Updated: Nov 13, 2019


I’m embarking on a new journey, friends, taking the plunge into a 200-hour Living Yoga Teacher Training program www.livingyogadc.com. It’s exciting! I’ve wanted to do this for years.


I’m catching glimmers of what this change could mean to my life and my #consulting work.


But, I'll admit, leading up to the start of the program I felt more ambivalence than anything. The training is costly and time-consuming – 10 full weekends over the next five months. How will I fit yet another commitment into my life? And why am I doing this NOW?


I avoided making my final payment until, nudged by the studio owner on the very last day, I had no choice – or else lose my early bird deposit.


Interesting how even self-initiated change can raise #Resistance! It’s only the beginning of the doubts likely to arise as the training progresses.


So the idea’s hit me: to use myself as a case study, share the process of change as I go.


In Sanskrit, the language of yoga, the term is #Svādhyāya – the study of self – a life-long endeavor.


Writing, journaling, blogging have always been my go-to tools for gaining clarity, integrating ideas and deepening understanding.


By sharing, I go a step further: I go on record.


#Change, I have found, does not happen in isolation – but in relationship.

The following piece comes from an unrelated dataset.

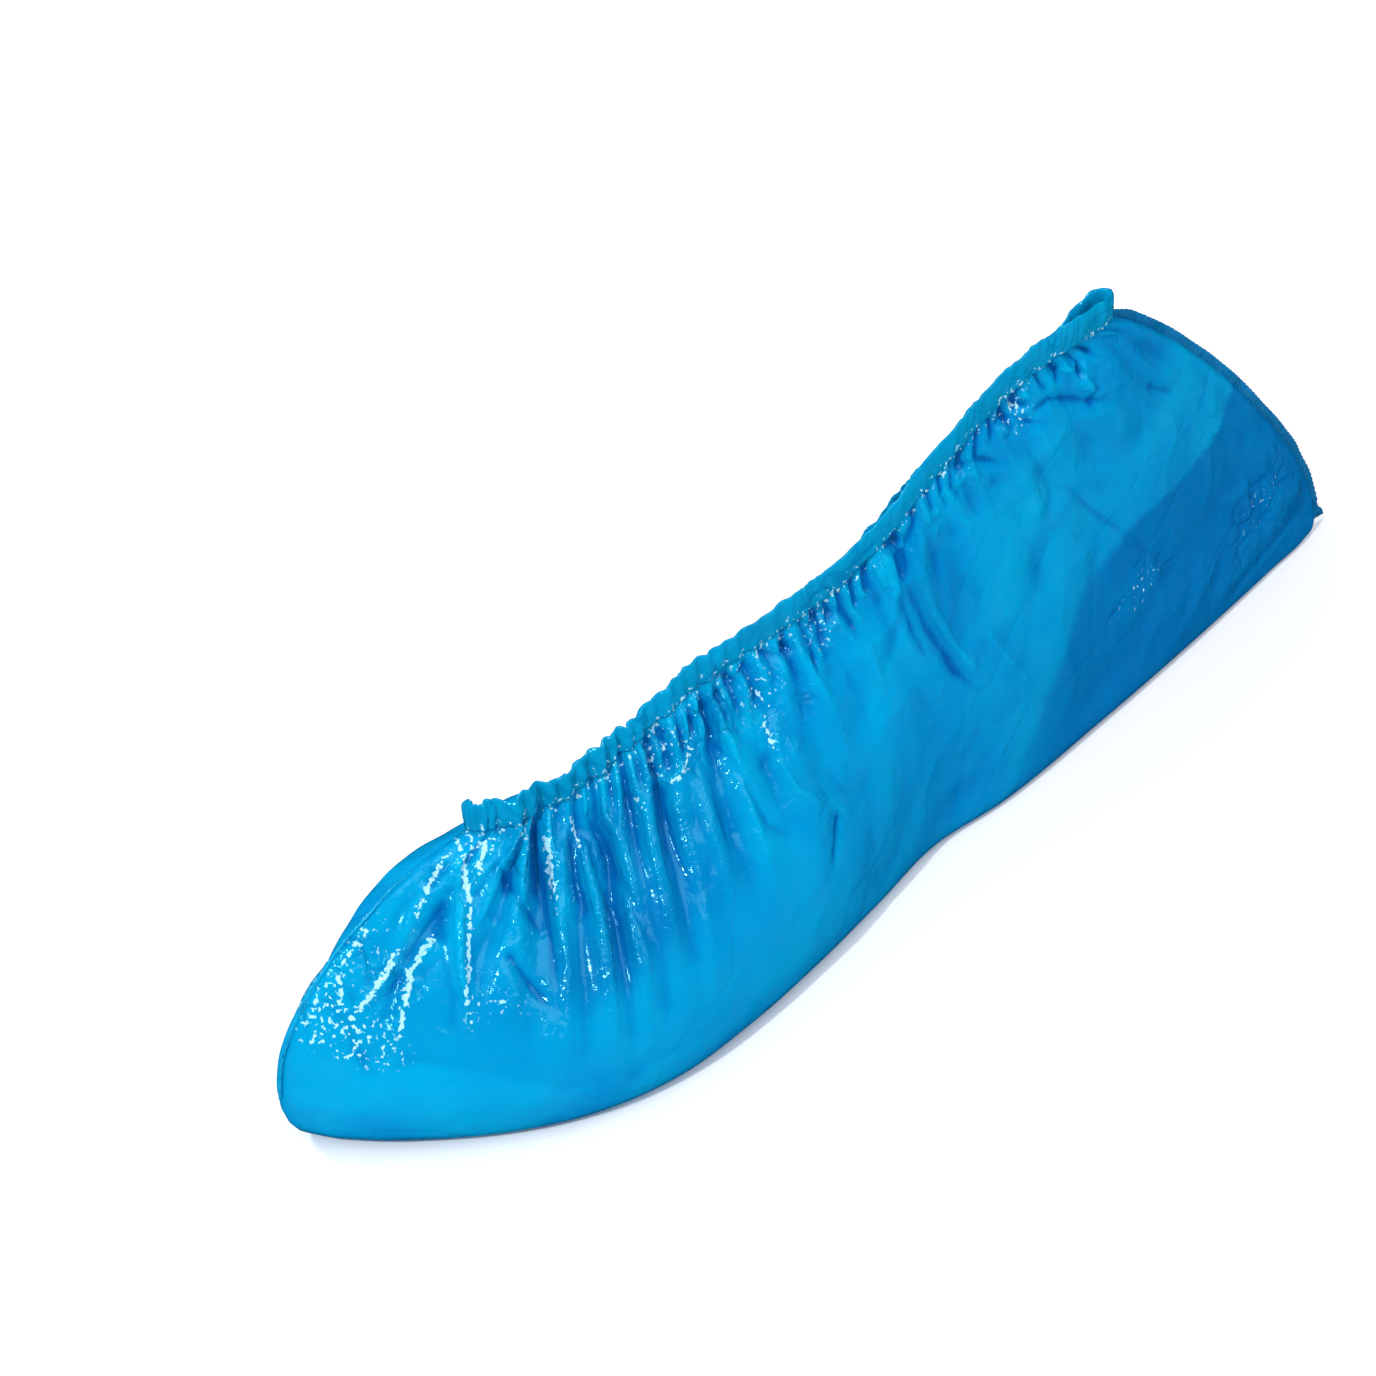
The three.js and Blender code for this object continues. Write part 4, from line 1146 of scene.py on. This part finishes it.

You, dear readers, are my witnesses. You will hold me accountable.


In turn, my experience might spark insights related to changes, personal or profession, that you are facing or considering in your life.


So let’s start with the spark. What prompted me to undertake this #YTT program now, at this moment in my career and life (in my, ah-hem, mid-fifties!)?


Change can be prompted from the outside or inside.


Outside: you’re fired, or newly retired, and have no choice but to respond in some way or another in to pay your bills and fill your time.


Inside: the status quo (for example, a bad job or relationship) is no longer adequate or tenable. Or perhaps you simply want something more or different from life.


In the case of this yoga teacher training, no one was forcing me; the desire to deepen my practice had been percolating inside for some time. It was 10 years since, as an injured runner, I’d stumbled into yoga, having discovered, after a challenging 10-mile race, I could not straighten my back. Visits to doctors, and a set of x-rays revealed, a snake-like scoliosis curve in lower lumbar that was beyond cure. If I didn’t do something, like take-up yoga, my running days (and more) would be over.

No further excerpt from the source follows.